Cardinale Lehmann: Ancora una volta è dalla fede che attingo la mia fiducia. Il Risorto non mi siede accanto, e allo stesso tempo non mi è dato di bussargli sulla spalla. Tuttavia vale la promessa: “Io sono con voi tutti i giorni” (Mt 28,20). Noi viviamo la forza di questa presenza ogni giorno, se rimaniamo pronti all’ascolto e sensibili verso i nostri simili, alle preoccupazioni e alle necessità del nostro tempo, e nei confronti della nostra stessa vita. Ciò può accadere quando si incontrato delle persone, ma anche nella preghiera e nei momenti di silenzio e raccoglimento. Lì Dio ci parla e ci è vicino. Le Sacre Scritture e l’Eucaristia costituiscono, come mostra il racconto di Emmaus, i migliori punti di accesso a Gesù Cristo.
Che cos’è che le sta più a cuore?
Cardinale Lehmann: La massima “Dio è più grande del nostro cuore” ci dona in tutte le situazioni umane un fondamento veramente incrollabile, anche se a volte riconosciamo che stiamo sprofondando sotto terra. Perciò siamo anche grati per questa estrema certezza della nostra coscienza. Sia benedetto l’uomo, che può riporre fiducia in un Dio di questo tipo! Ciò di cui abbiamo bisogno, proprio nel momento dei rivolgimenti, quando ci dobbiamo occupare di alcune questioni strutturali della pastorale, è di ricordarci della profonda e spesso nascosta forza della fede – così da sapere, in fondo di cosa si tratta. E’ per questo che voglio fornire il mio contributo.

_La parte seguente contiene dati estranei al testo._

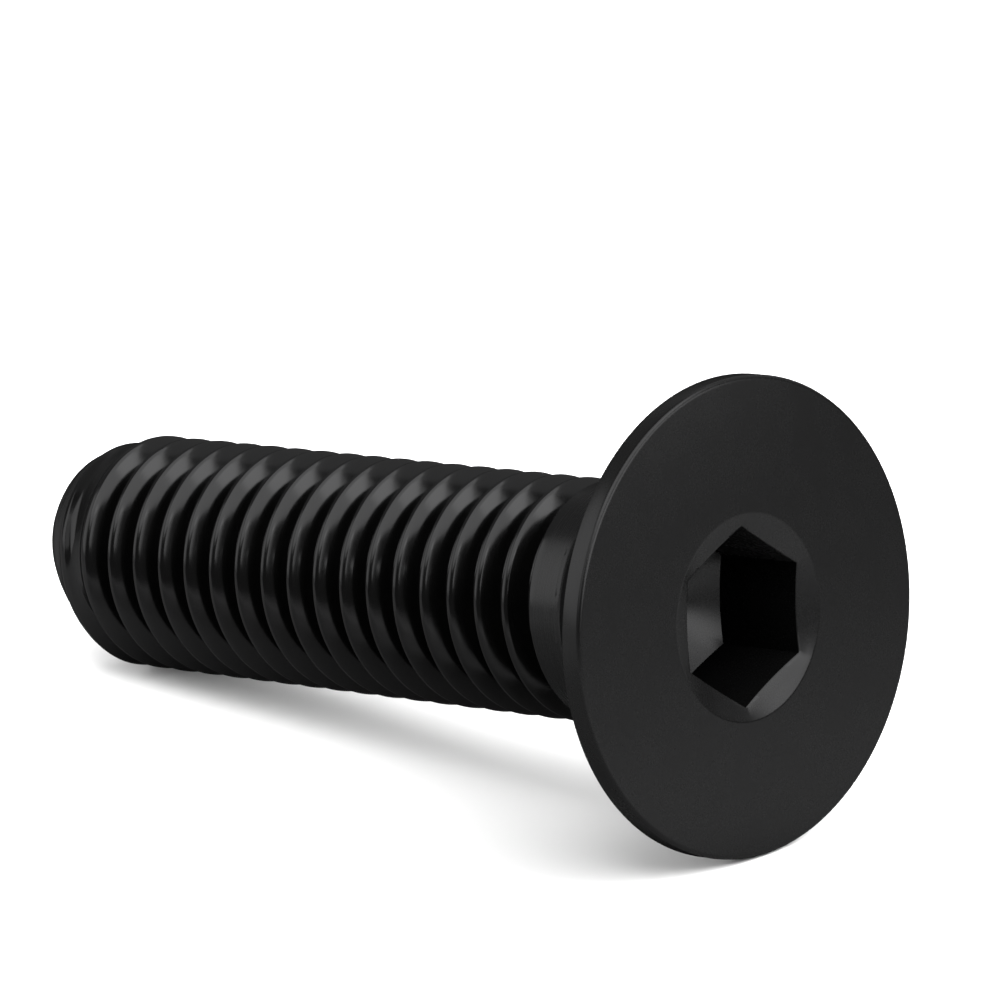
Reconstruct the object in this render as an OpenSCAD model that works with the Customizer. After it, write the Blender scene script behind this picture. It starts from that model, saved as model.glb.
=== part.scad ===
// Countersunk socket screw, M8 x 30 with a hexagon socket, lying on a level floor.
// It is one forged and rolled piece: a flat head with a narrow upright band, a 90 degree
// seat under it, a plain neck, the threaded shank at its crest diameter, and a rounded tip.
// The origin is the centre of the head's flat face. The head points to +X and the near side
// is -Y. The screw rests on the rear edge of the head's band and on the end of the full
// shank, so its axis climbs from the tip to the head by the angle lie.

/* [Thread] */
// Diameter over the thread's crests
thread_d = 7.97; // [7.5:0.01:8.2]
// Length from the flat of the head to the end of the tip
screw_l = 30; // [20:0.5:60]

/* [Head] */
// Diameter of the head's upright band
head_d = 15.51; // [14.5:0.01:17]
// Height of the upright band, measured from the flat of the head
band_h = 0.72; // [0.4:0.01:1.2]
// Rounding where the flat of the head meets the band
rim_round = 0.14; // [0.05:0.01:0.35]
// Full angle of the countersink seat
seat_angle = 90; // [82:1:100]
// Hollow rounding where the seat meets the neck
neck_round = 0.45; // [0.1:0.05:1]

/* [Socket] */
// Size of the hexagon across its flats
socket_af = 5.06; // [4:0.01:5.3]
// Mean depth of the hexagon's upright walls, measured from the flat of the head
socket_depth = 3.57; // [2.5:0.01:4]
// Diameter of the coned mouth where it meets the flat of the head
mouth_d = 6.66; // [6.2:0.01:7.4]
// Full angle of the coned mouth
mouth_angle = 128; // [90:1:140]
// Full angle of the coned floor
floor_angle = 120; // [110:1:140]
// Turn of the hexagon about the screw's axis, from one corner straight up
socket_turn = -6; // [-30:0.5:30]

/* [Tip] */
// Length over which the shank narrows to its end
tip_l = 2.05; // [1.8:0.01:3]
// Diameter at the end, where the sloped side would meet the flat end
tip_d = 5.8; // [5.4:0.01:7.2]
// Rounding from the sloped side into the flat end
tip_round = 0.6; // [0.4:0.01:1.6]
// Rounding from the full shank into the sloped side
shoulder_round = 1.2; // [0.3:0.05:1.5]

/* [Hidden] */
$fn = 96;
over = 0.5;
shank_r = thread_d / 2;
head_r = head_d / 2;
tip_r = tip_d / 2;

// where the seat meets the shank, and how far the hollow rounding reaches from there
seat_half = seat_angle / 2;
seat_end = band_h + (head_r - shank_r) / tan(seat_half);
neck_reach = neck_round * tan(seat_half / 2);

// outward direction of the tip's sloped side, and how far that side lies from the origin
side_l = sqrt(tip_l * tip_l + (shank_r - tip_r) * (shank_r - tip_r));
nx = tip_l / side_l;
nz = -(shank_r - tip_r) / side_l;
side_at = shank_r * nx - (screw_l - tip_l) * nz;

// centres of the tip's two roundings, each touching its two neighbours
shoulder_x = shank_r - shoulder_round;
shoulder_z = (side_at - shoulder_round - shoulder_x * nx) / nz;
end_z = tip_round - screw_l;
end_x = (side_at - tip_round - end_z * nz) / nx;

// the screw's lean: the floor touches the band's rear edge and the shoulder's rounding
reach_r = head_r - shoulder_x;
reach_z = -band_h - shoulder_z;
lie = atan(reach_r / reach_z) - asin(shoulder_round / sqrt(reach_r * reach_r + reach_z * reach_z));

// the socket's hexagon and cones
hex_r = socket_af / sqrt(3);
mouth_depth = mouth_d / 2 / tan(mouth_angle / 2);
floor_r = (hex_r + socket_af / 2) / 2;
floor_rise = floor_r / tan(floor_angle / 2);

// what is cut away to round an outward corner: r is the rounding's radius, [x, z] its
// centre, and a and b the outward directions of the two sides that it joins
module corner_waste(x, z, r, a, b) {
    far = r + over;
    translate([x, z]) difference() {
        polygon([[0, 0], a * far, (a + b) * far, b * far]);
        circle(r = r);
    }
}

// half of the section through the solid screw, from its axis outwards
module half_section() {
    difference() {
        polygon([
            [0, 0],
            [head_r, 0],
            [head_r, -band_h],
            [shank_r + neck_reach * sin(seat_half), -seat_end + neck_reach * cos(seat_half)],
            [shank_r, -seat_end - neck_reach],
            [shank_r, tip_l - screw_l],
            [tip_r, -screw_l],
            [0, -screw_l]
        ]);
        corner_waste(head_r - rim_round, -rim_round, rim_round, [1, 0], [0, 1]);
        translate([shank_r + neck_round, -seat_end - neck_reach]) circle(r = neck_round);
        corner_waste(shoulder_x, shoulder_z, shoulder_round, [1, 0], [nx, nz]);
        corner_waste(end_x, end_z, tip_round, [nx, nz], [0, -1]);
    }
}

// the hexagon socket with its coned mouth and its coned floor, which meets the walls in arcs
module socket() {
    translate([0, 0, -mouth_depth])
        cylinder(h = mouth_depth + over, r1 = 0, r2 = mouth_d / 2 * (1 + over / mouth_depth));
    translate([0, 0, -socket_depth - floor_rise]) intersection() {
        rotate([0, 0, socket_turn])
            linear_extrude(height = socket_depth + floor_rise + over) circle(r = hex_r, $fn = 6);
        cylinder(h = socket_depth + floor_rise + over, r1 = 0,
            r2 = (socket_depth + floor_rise + over) * tan(floor_angle / 2));
    }
}

module screw() {
    color([0.09, 0.09, 0.1])
        rotate([0, 90 - lie, 0]) rotate([0, 0, 180])
            difference() {
                rotate_extrude() half_section();
                socket();
            }
}

screw();
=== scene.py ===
import math

import bpy
import numpy as np
from mathutils import Matrix, Quaternion, Vector


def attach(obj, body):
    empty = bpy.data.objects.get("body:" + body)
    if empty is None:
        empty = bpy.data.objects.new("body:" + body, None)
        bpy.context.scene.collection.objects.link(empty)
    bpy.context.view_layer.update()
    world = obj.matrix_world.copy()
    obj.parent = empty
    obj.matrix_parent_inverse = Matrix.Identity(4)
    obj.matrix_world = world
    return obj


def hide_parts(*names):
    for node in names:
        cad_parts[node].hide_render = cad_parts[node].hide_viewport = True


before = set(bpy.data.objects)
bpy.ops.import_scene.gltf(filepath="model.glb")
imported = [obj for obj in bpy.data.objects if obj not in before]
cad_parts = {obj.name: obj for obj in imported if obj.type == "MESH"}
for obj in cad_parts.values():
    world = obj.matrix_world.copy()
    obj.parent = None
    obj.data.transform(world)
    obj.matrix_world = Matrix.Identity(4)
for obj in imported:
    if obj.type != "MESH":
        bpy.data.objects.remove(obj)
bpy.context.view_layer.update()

# ---------------------------------------------------------------- sizes, in mm
HEAD_R, BAND, RIM = 7.755, 0.72, 0.14
CREST_R, PITCH, LENGTH = 3.985, 1.25, 30.0
SEAT_END = BAND + HEAD_R - CREST_R
NECK_ROUND = 0.45
CREST_AT = -4.875        # where the first turn's crest crosses the top of the screw
DEPTH = 0.6134 * PITCH
TIP = np.array([(-20.0, 3.985), (-25.4, 3.985), (-26.6, 3.965), (-27.3, 3.975), (-27.9, 3.99), (-28.4, 3.77),
                (-28.8, 3.5), (-29.2, 3.3), (-29.5, 3.05), (-29.75, 2.8), (-29.9, 2.654)])   # envelope of the rolled end (z, r)
END_GROW, END_LEAN = 1.231, -0.139        # the last 0.9 mm is longer than its rows, and the end is not quite square
RUN_OUT = 0.37           # depth of the shallow slope that the last groove ends in
AF, MOUTH_R, MOUTH_DEEP, WALL, TURN = 5.06, 3.33, 0.2, 3.57, -6.0
COLUMNS = 216            # columns of the mesh around the axis
LIE = math.radians(7.944339)
AXIS = np.array([math.cos(LIE), 0.0, math.sin(LIE)])      # out of the head
UP = np.array([-math.sin(LIE), 0.0, math.cos(LIE)])
NEAR = np.array([0.0, -1.0, 0.0])
FLOOR_Z = -7.780086 / 1000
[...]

Dov’è che vede le grandi sfide del nostro tempo?
Cardinale Lehmann: Come Presidente della Conferenza Episcopale Tedesca, in occasione della Assemblea Generale d’autunno del 2005, ho svolto una prolusione su questo tema, che è anche documentata nel mio nuovo libro. Il titolo della prolusione recitava “Nuovi segni del tempo. Criteri di distinzione per la diagnosi della situazione della Chiesa nella società e per l’azione ecclesiale oggi”. Quanto messo in rilevo durante il Concilio sui “segni dei tempi” esige una ulteriore interpretazione, che si riferisce al processo della diagnosi (Cairologia), ma anche al contenuto. Tra mutamento e stabilità abbiamo bisogno di atteggiamenti di fondo, che possano essere punti a partire dai quali opporre una reazione, senza indietreggiare di fronte ad una attualità ogni volta inesauribile.
Cosa ci dice di Papa Benedetto XVI, e quale speranza ripone in lui?
Cardinale Lehmann: Conosco Joseph Ratzinger ormai da più di quarant’anni e mi sono incontrato con lui in diverse occasioni. Il Santo Padre è a servizio di tutta la Chiesa. Ed è per questo sbagliato volerlo limitare in senso nazionale o del tutto personale ad un “Papa tedesco”. Il Papa appartiene alla Chiesa universale. Nel suo primo anno di pontificato – per molti sorprendente – ha proposto accenti personali in grande continuità con il suo predecessore. Molti avevano anche una immagine distorta di Ratzinger. Bisogna concedergli del tempo, perché
questo Papa è capace di sorprenderci. L’ho già detto alla stampa subito dopo la sua elezione, e lo posso ripetere e sottolineare con forza ancora una volta dal mio punto di vista attuale.